Iba para historiadora y periodista y empezó a trabajar muy temprano, con 17 años. Pero Anna Fernández (Barcelona, 1970) no se sentía satisfecha. Cada tres años cambiaba de empleo. Hasta que un día, en México, compró un títere de mano y se produjo el flechazo que la ha mantenido 12 años sobre los escenarios. Con su socio, Santi Arnal, comparte la compañía barcelonesa de títeres Per Poc, que ha actuado en teatros tan ilustres como el Liceu y la Konzert Haus de Viena, arropada por las más prestigiosas orquestas.
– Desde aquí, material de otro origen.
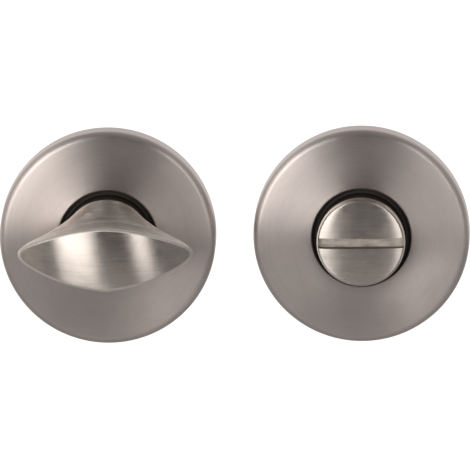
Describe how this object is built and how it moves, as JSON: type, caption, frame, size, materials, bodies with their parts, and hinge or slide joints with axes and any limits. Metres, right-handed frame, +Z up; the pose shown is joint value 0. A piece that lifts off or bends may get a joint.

Información publicada en la página 64 de la sección de Contraportada de la edición impresa del día 30 de agosto de 2011
-¿Un títere cambió su vida?
-Me da un poco de vergüenza explicarlo, pero así fue. Estaba en un pueblo mexicano, compré el títere, un cocinero, y me puse a jugar con él con unos niños. Se estableció un diálogo entre ellos, el muñeco, que todavía guardo, y yo. Me quedé dos días en el pueblo y acabé haciendo títeres con la profesora de la escuela. Pasé de ser una turista más, que solo habría estado unas horas en aquel lugar, a quedarme para compartir fantasías con aquellos niños.
-De ahí al escenario...
-Iba a empezar el doctorado sobre imperialismo y descolonización. Y cuando le dije a mis compañeros que quería dedicarme a los títeres no se lo creían.
-No me extraña.
-Pero es que yo ya lo tenía claro. Buscaba un trabajo que fuera cambiante y que lo pudiera dominar. Vi que los títeres me permitían soñar y hacer lo que quisiera, crear personajes imposibles, poder ser hombre y mujer a la vez, y viajar por el mundo para enseñar y compartir experiencias. Por eso me fui al Institut del Teatre y me apunté de oyente a algunas clases. Había estudiado Historia y dos años de Periodismo y no tenía ganas de hacer una tercera carrera completa.
-¿Y allí conoció a su socio?
-No, que va. Fue una casualidad. Me presentaron a Santi en una fiesta de cumpleaños y me dijo que era titiritero. Me preguntó si quería ayudarle. Y llevo con él 12 años en Per Poc.
-Un nombre bastante curioso para una compañía de marionetas.
-Santi y un amigo eligieron Per Poc porque cuando buscaban actuaciones les costaba mucho encontrarlas. Siempre decían «por poco nos cogen», «por poco nos contratan...» Y así se quedó el nombre, que parece tan poco ambicioso, pero que gusta y suena muy bien.
-Como la música de sus obras.
-Para nosotros la música es fundamental. Facilitamos el acceso a la música a través de los títeres. Escogemos músicas que nos enamoran para enseñárserlas a todo el mundo. Y a partir de ellas, trabajamos la historia y diseñamos los personajes. Hemos interpretado Romeo y Julieta y también Pedro y el lobo, de Prokofiev; La historia del soldado, de Stravinsky, y la ópera El pequeño deshollinador, de Britten, entre otras.
-¿Con orquestas en directo?
-Hemos actuado con unas 30 orquestas sinfónicas de todo el mundo y en escenarios muy diferentes.
-Los ensayos deben ser difíciles.
-No, que va. A mí me encantan, es lo que más emociona. En un ballet, por ejemplo, la orquesta debe adaptarse a los tempos de los bailarines. En nuestro caso, somos nosotros los que nos adaptamos al tempo del director y le damos más libertad. Por eso debemos acudir al ensayo de la orquesta. Nos gusta ver al director dando instrucciones a 80 músicos y cuando de repente le dice a uno «tienes que responder al violín». Ver eso es un lujo. En la actuación ellos también suelen alucinar con nosotros y hasta nos hacemos amigos. La mayoría de los músicos no han interpretado nunca antes para unas marionetas. Y nos ven tan apasionados que se implican con nuestros montajes.
-La actuación más impresionante.
-Fue esta pasada primavera. Actuamos con la Filarmónica de Bogotá ante 20.000 niños.
-¿Cuántos?
-Sí, sí, 20.000. Cada día llegaban al teatro 120 autocares con niños de colegios públicos de barrios de Bogotá. Fueron 10 días seguidos. Impresionante. Tenían de 3 a 16 años. Muchos no habían estado jamás en un teatro, ni habían escuchado a una orquesta ni visto una actuación con títeres. Un día nos dijeron que entre el público habían encontrado menores con alcohol y armas. Pero, en cuanto empezó el concierto, todos se quedaron en silencio. ¡Y solo había un maestro cada 50 niños! A la salida, porque quise verlos salir, estaban emocionados. Algunos me abrazaron. Te sientes privilegiada y piensas en cuántos de esos niños se acordarán de eso toda su vida.